DICHIARAZIONE DEL COMITATO PROMOTORE DEI REFERENDUM ELETTORALI. Roma, 30 gennaio 1997.
Sui referendum elettorali la Corte Costituzionale ha confermato di essere un organo fuori-legge, che agisce contro la Costituzione e la legalità repubblicana ed attenta, in maniera flagrante, ma purtroppo ancora impunita, ai diritti fondamentali dei cittadini e degli elettori.
Nelle scorse settimane, a differenza di molta stampa, non abbiamo dato grande rilievo alle indiscrezioni sui rapporti od equilibri di forza che andavano costituendosi all'interno della Consulta sui quesiti elettorali: sapevamo di non potere sperare nulla da una lotta per bande, organizzata politicamente, e per ragioni "politiche", fra "filo-referendari" ed "anti-referendari".
Se davvero ne fossero esistiti, di giudici "favorevoli" (non ai referendum elettorali, ma a che la legge venisse applicata e non violata) avrebbero potuto impedire il massacro della Costituzione, avrebbero potuto onorare la legge, come avevamo chiesto, facendo mancare il numero legale, non partecipando alla votazione, sollevando e denunciando lo scandalo che alla fine, invece, li ha sommersi e travolti.
Sapevamo di non potere contare su di una Corte in cui le divisioni riflettevano variazioni su di un medesimo tema: quello della riduzione dei criteri di ammissibilità a criteri di valutazione politica. Senza certezza del diritto, era chiaro che i referendum (e tanto più i referendum di grande importanza politica) erano perduti. E tali sono stati.
La legge elettorale è la fragilissima chiave di volta di un equilibrio istituzionale pericolante: riuscire ad imporre, con il concorso dei cittadini, una riforma elettorale maggioritaria, avrebbe spazzato via, democraticamente, non già i piccoli partiti, come qualche impostore sostiene, ma il sistema dei partiti, di tutti gli "attuali" partiti; avrebbe consentito di riconvertire la partitocrazia in democrazia; avrebbe significato, letteralmente, la Rivoluzione liberale e democratica.
Oggi grazie alla Corte Costituzionale, il Governo è salvo.
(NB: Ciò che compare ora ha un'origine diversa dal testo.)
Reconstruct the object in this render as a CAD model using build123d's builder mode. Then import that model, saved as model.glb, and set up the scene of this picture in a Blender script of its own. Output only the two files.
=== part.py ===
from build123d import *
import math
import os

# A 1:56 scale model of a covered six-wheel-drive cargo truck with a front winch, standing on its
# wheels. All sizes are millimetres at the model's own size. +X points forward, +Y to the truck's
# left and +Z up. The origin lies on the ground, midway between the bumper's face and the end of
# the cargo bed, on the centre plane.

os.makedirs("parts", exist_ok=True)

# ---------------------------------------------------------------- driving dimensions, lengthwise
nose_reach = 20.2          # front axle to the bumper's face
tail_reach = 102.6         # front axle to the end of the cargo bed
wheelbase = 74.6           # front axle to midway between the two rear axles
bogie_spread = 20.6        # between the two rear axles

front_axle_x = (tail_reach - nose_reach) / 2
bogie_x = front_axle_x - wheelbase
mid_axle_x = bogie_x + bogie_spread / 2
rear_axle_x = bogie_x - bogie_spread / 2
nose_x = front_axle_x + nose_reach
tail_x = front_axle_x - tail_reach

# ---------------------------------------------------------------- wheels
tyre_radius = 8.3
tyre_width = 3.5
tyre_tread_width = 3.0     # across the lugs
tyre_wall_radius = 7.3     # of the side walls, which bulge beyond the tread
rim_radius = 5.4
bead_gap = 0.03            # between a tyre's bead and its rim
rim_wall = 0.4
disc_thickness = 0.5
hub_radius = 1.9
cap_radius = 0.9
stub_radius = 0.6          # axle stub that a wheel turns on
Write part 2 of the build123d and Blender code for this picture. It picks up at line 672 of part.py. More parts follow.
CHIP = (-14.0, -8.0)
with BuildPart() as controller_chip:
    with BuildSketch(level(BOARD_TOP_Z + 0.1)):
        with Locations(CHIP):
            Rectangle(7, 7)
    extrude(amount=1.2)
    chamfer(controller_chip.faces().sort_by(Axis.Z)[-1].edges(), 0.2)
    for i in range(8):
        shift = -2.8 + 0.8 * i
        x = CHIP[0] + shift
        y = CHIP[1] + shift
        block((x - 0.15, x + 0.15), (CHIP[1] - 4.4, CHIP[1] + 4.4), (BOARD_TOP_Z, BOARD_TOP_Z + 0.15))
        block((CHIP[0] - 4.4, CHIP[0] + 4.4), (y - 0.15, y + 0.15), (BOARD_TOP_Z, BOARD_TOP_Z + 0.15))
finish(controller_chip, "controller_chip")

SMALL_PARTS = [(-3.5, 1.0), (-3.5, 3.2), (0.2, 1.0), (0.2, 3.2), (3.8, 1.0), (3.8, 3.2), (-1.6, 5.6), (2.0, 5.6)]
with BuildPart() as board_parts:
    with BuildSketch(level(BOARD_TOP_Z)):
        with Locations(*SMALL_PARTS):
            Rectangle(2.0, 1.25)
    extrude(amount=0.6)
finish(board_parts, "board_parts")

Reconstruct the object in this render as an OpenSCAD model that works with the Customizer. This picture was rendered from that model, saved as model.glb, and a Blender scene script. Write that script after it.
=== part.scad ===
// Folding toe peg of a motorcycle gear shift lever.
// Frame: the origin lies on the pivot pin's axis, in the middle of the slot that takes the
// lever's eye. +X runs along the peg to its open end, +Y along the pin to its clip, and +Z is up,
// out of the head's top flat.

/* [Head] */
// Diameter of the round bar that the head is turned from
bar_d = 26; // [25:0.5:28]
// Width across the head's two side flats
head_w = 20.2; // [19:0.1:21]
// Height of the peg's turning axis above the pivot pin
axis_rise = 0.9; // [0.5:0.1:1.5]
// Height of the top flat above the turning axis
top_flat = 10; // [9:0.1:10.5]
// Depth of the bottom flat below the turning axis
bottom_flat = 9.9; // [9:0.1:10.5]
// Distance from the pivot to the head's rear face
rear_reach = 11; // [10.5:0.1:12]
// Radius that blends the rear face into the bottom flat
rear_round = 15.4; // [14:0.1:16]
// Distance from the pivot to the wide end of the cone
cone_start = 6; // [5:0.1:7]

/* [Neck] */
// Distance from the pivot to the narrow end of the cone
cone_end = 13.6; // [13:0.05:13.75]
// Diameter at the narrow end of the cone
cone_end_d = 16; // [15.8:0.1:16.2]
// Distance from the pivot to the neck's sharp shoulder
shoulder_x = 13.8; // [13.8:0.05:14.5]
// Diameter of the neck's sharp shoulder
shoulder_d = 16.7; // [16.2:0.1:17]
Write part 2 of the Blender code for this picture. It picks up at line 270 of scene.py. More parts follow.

Sarebbe caduto immediatamente, come Bertinotti non ha mancato di minacciare, non appena fosse stata messa in discussione la quota proporzionale.
Grazie alla Corte, sono salvi i partiti, così come sono, e come li abbiamo ereditati da 40 anni di partitocrazia.
La sentenza non ci coglie impreparati, nè impauriti. Sappiamo che la lotta contro un potere fuori-legge ed eversivo sarebbe stata dura. Sappia la Corte (ed il potere di cui è corte) che continuerà.